→ **What you should do**: Look through the material below and copy exactly the lines from the line with "clear_scene()" to the line with "imported = [obj", those two lines included.

→ **Data provided**:

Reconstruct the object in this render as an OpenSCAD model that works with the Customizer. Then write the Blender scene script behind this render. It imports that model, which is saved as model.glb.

---

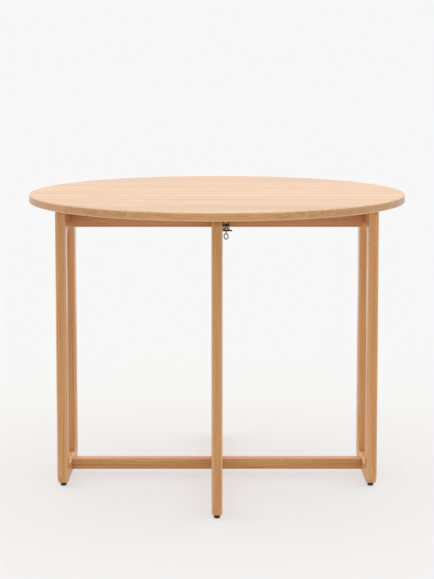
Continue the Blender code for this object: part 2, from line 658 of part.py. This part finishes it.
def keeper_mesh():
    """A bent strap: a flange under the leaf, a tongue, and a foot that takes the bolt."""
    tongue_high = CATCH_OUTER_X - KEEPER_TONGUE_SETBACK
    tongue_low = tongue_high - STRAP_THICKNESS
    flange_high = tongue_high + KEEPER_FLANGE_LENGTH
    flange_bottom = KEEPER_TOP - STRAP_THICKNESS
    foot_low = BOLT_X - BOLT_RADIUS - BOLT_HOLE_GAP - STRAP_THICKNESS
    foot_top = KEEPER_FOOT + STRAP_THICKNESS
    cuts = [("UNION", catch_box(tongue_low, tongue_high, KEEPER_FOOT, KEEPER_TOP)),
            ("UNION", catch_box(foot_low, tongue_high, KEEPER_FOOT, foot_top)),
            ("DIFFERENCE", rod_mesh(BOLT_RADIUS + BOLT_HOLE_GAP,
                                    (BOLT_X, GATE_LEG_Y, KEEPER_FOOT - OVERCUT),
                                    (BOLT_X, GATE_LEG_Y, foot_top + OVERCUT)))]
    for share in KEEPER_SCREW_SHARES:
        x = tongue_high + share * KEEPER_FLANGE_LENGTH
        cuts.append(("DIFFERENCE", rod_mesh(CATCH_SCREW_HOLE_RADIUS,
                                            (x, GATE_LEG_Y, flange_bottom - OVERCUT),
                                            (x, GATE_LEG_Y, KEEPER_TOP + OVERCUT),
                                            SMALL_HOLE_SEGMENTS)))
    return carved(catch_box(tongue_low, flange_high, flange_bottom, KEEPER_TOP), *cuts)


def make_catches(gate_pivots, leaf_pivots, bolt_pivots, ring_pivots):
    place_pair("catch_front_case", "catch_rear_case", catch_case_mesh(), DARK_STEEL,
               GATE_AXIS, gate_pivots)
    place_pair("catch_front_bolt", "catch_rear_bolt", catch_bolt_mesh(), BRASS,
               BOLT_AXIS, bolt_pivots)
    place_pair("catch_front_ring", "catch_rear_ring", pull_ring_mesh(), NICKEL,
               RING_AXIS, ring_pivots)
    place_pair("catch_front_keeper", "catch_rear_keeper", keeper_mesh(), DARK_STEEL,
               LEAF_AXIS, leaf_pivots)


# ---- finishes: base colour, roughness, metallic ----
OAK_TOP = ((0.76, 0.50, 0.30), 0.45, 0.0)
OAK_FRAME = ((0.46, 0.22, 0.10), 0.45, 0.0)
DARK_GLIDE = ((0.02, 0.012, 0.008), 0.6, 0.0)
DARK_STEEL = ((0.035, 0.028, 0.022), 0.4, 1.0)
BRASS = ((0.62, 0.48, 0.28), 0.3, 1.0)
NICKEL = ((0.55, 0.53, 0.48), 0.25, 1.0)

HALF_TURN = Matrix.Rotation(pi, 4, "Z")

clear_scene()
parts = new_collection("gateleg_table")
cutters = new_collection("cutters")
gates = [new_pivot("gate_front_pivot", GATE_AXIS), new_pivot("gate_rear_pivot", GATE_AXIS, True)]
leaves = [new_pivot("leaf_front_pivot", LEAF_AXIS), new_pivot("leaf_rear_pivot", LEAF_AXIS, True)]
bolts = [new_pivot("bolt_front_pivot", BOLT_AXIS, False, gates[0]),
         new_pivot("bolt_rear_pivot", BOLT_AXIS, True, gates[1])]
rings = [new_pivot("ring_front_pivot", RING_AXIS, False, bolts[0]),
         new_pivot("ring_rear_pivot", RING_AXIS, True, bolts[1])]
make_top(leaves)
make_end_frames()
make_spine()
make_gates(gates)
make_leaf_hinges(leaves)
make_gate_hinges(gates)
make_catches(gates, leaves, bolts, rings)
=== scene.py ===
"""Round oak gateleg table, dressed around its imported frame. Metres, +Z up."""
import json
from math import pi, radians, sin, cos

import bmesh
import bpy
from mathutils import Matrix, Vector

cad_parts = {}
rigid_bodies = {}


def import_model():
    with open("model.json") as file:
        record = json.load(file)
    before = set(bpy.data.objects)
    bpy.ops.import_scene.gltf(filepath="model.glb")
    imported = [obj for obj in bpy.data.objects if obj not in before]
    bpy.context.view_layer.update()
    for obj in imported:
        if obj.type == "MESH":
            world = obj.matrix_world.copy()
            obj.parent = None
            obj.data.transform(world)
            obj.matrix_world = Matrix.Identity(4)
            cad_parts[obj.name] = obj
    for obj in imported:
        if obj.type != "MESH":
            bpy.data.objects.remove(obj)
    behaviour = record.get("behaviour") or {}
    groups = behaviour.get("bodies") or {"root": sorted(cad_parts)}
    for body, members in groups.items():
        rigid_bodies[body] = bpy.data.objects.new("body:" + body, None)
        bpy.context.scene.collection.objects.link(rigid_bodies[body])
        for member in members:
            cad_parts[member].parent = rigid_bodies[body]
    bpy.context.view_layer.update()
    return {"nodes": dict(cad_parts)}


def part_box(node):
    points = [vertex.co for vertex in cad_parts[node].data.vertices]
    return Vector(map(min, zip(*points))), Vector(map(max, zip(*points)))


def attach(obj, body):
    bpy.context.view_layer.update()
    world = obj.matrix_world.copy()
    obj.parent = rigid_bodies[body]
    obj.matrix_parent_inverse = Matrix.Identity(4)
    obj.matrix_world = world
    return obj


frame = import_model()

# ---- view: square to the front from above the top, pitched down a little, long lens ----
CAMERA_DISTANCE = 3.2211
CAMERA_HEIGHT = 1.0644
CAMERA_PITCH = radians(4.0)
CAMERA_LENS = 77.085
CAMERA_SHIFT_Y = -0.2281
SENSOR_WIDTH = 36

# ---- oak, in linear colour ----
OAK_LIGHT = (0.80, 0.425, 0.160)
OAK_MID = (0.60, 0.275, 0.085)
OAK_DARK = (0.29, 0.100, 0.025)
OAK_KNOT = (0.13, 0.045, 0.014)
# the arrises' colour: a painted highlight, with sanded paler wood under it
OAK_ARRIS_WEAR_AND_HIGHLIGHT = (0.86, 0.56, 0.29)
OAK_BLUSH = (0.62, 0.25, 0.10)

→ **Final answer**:
clear_scene()
parts = new_collection("gateleg_table")
cutters = new_collection("cutters")
gates = [new_pivot("gate_front_pivot", GATE_AXIS), new_pivot("gate_rear_pivot", GATE_AXIS, True)]
leaves = [new_pivot("leaf_front_pivot", LEAF_AXIS), new_pivot("leaf_rear_pivot", LEAF_AXIS, True)]
bolts = [new_pivot("bolt_front_pivot", BOLT_AXIS, False, gates[0]),
         new_pivot("bolt_rear_pivot", BOLT_AXIS, True, gates[1])]
rings = [new_pivot("ring_front_pivot", RING_AXIS, False, bolts[0]),
         new_pivot("ring_rear_pivot", RING_AXIS, True, bolts[1])]
make_top(leaves)
make_end_frames()
make_spine()
make_gates(gates)
make_leaf_hinges(leaves)
make_gate_hinges(gates)
make_catches(gates, leaves, bolts, rings)
=== scene.py ===
"""Round oak gateleg table, dressed around its imported frame. Metres, +Z up."""
import json
from math import pi, radians, sin, cos

import bmesh
import bpy
from mathutils import Matrix, Vector

cad_parts = {}
rigid_bodies = {}


def import_model():
    with open("model.json") as file:
        record = json.load(file)
    before = set(bpy.data.objects)
    bpy.ops.import_scene.gltf(filepath="model.glb")
    imported = [obj for obj in bpy.data.objects if obj not in before]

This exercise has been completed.